Thinking back to Kafka, analyze how horror can be represented. Does the Shoah impose particular burdens on story-telling/ What effect does the frame narrative have on your assessment of the text? What does it reveal about memory and representation? How consistent and unassailable are "history," "fact," "evidence," and "truth"? And is this attitude a new thing?

God of Small Things The narrative voice of the novel is Rahel, twin sister of Estha. What devices does Roy use to make us aware of that voice's predominance?

Roy's fragmented narrative replicates a signal trait of modernism (the technique's great exemplar is James Joyce, or William Faulkner for American fiction). How does Roy inflect those fragments? What holds the fragments together? What in this novel's sensibility alerts you to its colonial roots?

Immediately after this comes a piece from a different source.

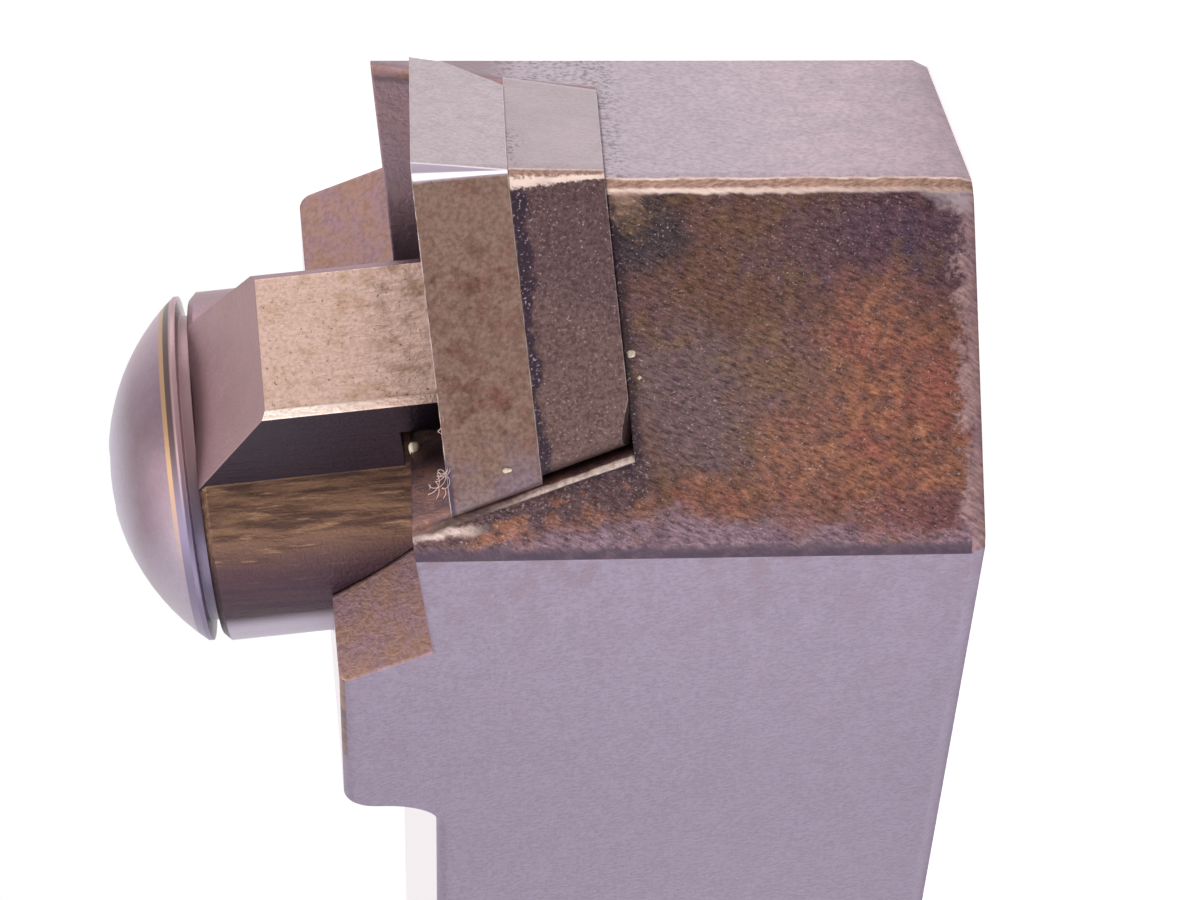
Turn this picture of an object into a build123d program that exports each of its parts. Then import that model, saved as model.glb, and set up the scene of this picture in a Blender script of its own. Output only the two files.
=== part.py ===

Three generations of sibling pairs inhabit Roy's novel: Estha and Rahel, Ammu and Chacko, Baby Kochamma and Pappachi. What makes the brother-sister relationship so central to the novel's meaning? What makes brother-sister love so tragic?

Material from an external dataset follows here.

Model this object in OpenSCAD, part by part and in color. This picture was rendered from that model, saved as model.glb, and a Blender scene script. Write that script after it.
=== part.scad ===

Arcadia It's no accident that Stoppard's play partitions time in approximately the same bundles as has this term's class. One could argue that the modern temperabment was forged in the last two centuries, and that little has changed in our way of thinking fom the time of the ROmantic poets. At the same time, this play delights in both similarities and contrasts: the contrasts are perhaps a little harder to find and one could argue that Stoppard's attitude toward change is remarkably conservative, reflecting the imagined sermons of the Abbe Bournisien (see page 405 of Madame Bovary).

Think back to Werther's description of gardens, and assess what the garden means in Arcadia. What is Stoppard saying about the modern condition, its historical antecedents, and postmodernism? How is a character, or a self, assembled? What does Stoppard's play say about identity and narration? What threads have remained the same, and what has changed dramatically (pardon the pun)?

As for narrative and identity, how does Stoppard complicate narrative, and what is his wellspring of character? What is the role of science in creating character?